Ce marché a été géré par le CNASEA sous le contrôle total du service de la communication du MAAPAR et les dépenses se sont élevées finalement à 0,5 M€. Il s'insère dans un ensemble beaucoup plus vaste de dépenses de communications du MAAPAR payées par le CNASEA sur les fonds destinés au financement des CTE.
La loi d'orientation agricole du 9 juillet 1999 qui a créé les CTE a prévu la création d'un fonds de financement des CTE (FFCTE) dont les crédits sont inscrits au budget de l'agriculture (chapitre 44-84). Les dépenses de ce fonds sont constituées par des subventions au CNASEA qui verse les aides aux agriculteurs et gère ces crédits en ressources affectées.
Dans une note du 28 septembre 2000 adressée au commissaire du gouvernement, le directeur général du CNASEA soulignait que rien ne permettait d'utiliser les crédits venant du FFCTE pour financer autre chose que des aides aux bénéficiaires des CTE et que 1,3 M€ avaient pourtant déjà été dépensés pour des actions de communication commandées par le MAAPAR. Il en concluait à la nécessité de modifier l'arrêté du 8 novembre 1999 fixant les modalités de financement des CTE en précisant : « ceci m'apparaît tout à fait indispensable si nous voulons échapper à toute critique tant de la profession agricole...que des instances de contrôle et, notamment, la Cour des comptes qui pourraient contester un usage des crédits sans base réglementaire ». Cet usage contestable des crédits du FFCTE avait cependant déjà commencé et a continué ensuite.
Avec l'autorisation du conseil d'administration, le directeur général du CNASEA a fait prélever 1,3 M€ en 2000 et 1,5 M€ en 2001 sur les ressources affectées aux CTE pour les transformer en subventions de fonctionnement à l'établissement grâce auxquelles ont été payées les dépenses de communication du MAAPAR. C'est seulement le 24 juillet 2001 qu'un arrêté a modifié celui du 8 novembre 1999 en précisant que « les crédits nécessaires aux actions de communication et d'animation en faveur des CTE peuvent être prélevées sur le FFCTE ». Ces dépenses se sont au total élevées à 3,2 M€ de 2000 à 2002.
L'arrêté du 24 juillet 2001, en autorisant le financement de telles dépenses par le FFCTE, chapitre du budget de l'Etat, ne permettait pas pour autant qu'elles soient payées par le CNASEA alors qu'il s'agissait de dépenses de communication de l'Etat et que les statuts de l'établissement ne prévoient pas qu'il les finance : numéro spécial du bulletin d'information du ministère, colloques organisées par les DDAF, frais de déplacements des agents du MAAPAR, présence du ministère dans les salons et foires, plaquette de présentation des CTE et de la politique du ministère...outre le marché évoqué ci-dessus.

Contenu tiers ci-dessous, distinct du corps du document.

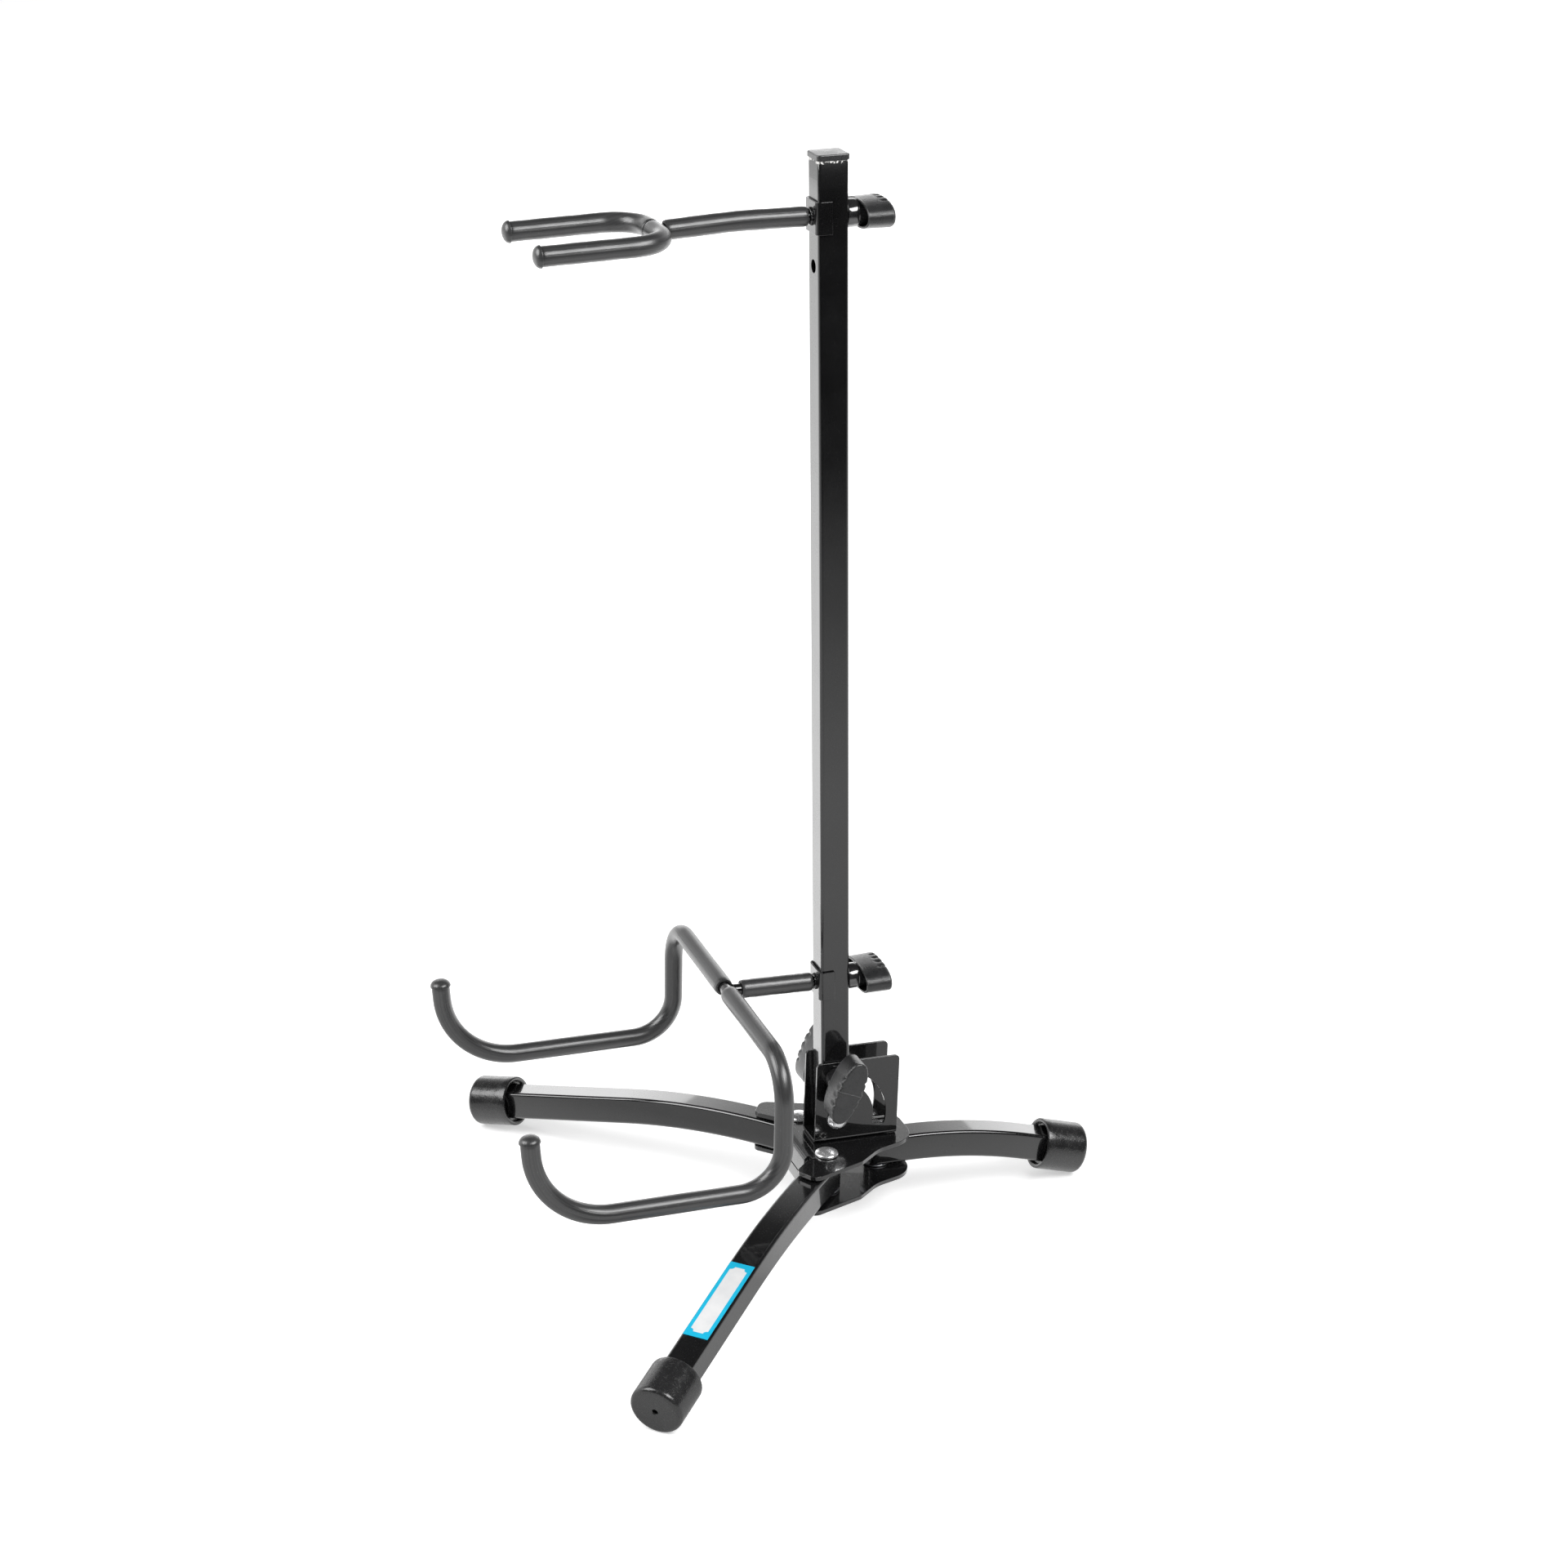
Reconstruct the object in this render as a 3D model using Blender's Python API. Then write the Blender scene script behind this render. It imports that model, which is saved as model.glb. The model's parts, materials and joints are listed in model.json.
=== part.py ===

Dans une note adressée au commissaire du gouvernement le 25 septembre 2002, le directeur général du CNASEA précisait que l'établissement « se borne à exécuter des instructions sur lesquelles il n'a aucune prise alors qu'il est juridiquement responsable » et souhaitait que ces actions soient payées par le MAAPAR sur une ligne bien identifiée du budget de l'agriculture.
Des crédits destinés aux aides aux agriculteurs signataires de CTE votées par le Parlement ont ainsi été employés à des dépenses de communication ministérielles qui auraient dû être imputées sur le budget de l'agriculture. L'agrément du Premier ministre sur cette campagne de communication a été sollicité par le service de la communication du MAAPAR mais il n'est pas certain qu'il l'ait obtenu.
L'ordonnancement de ces dépenses et la certification du service fait par le directeur général du CNASEA et ses délégués ont été purement formels, ces fonctions ayant été en pratique assurées par les services du MAAPAR. Le CNASEA n'a joué qu'un rôle passif, ce qui est contraire aux règles de la comptabilité publique, le directeur général de l'établissement public devant assurer pleinement ses fonctions d'ordonnateur.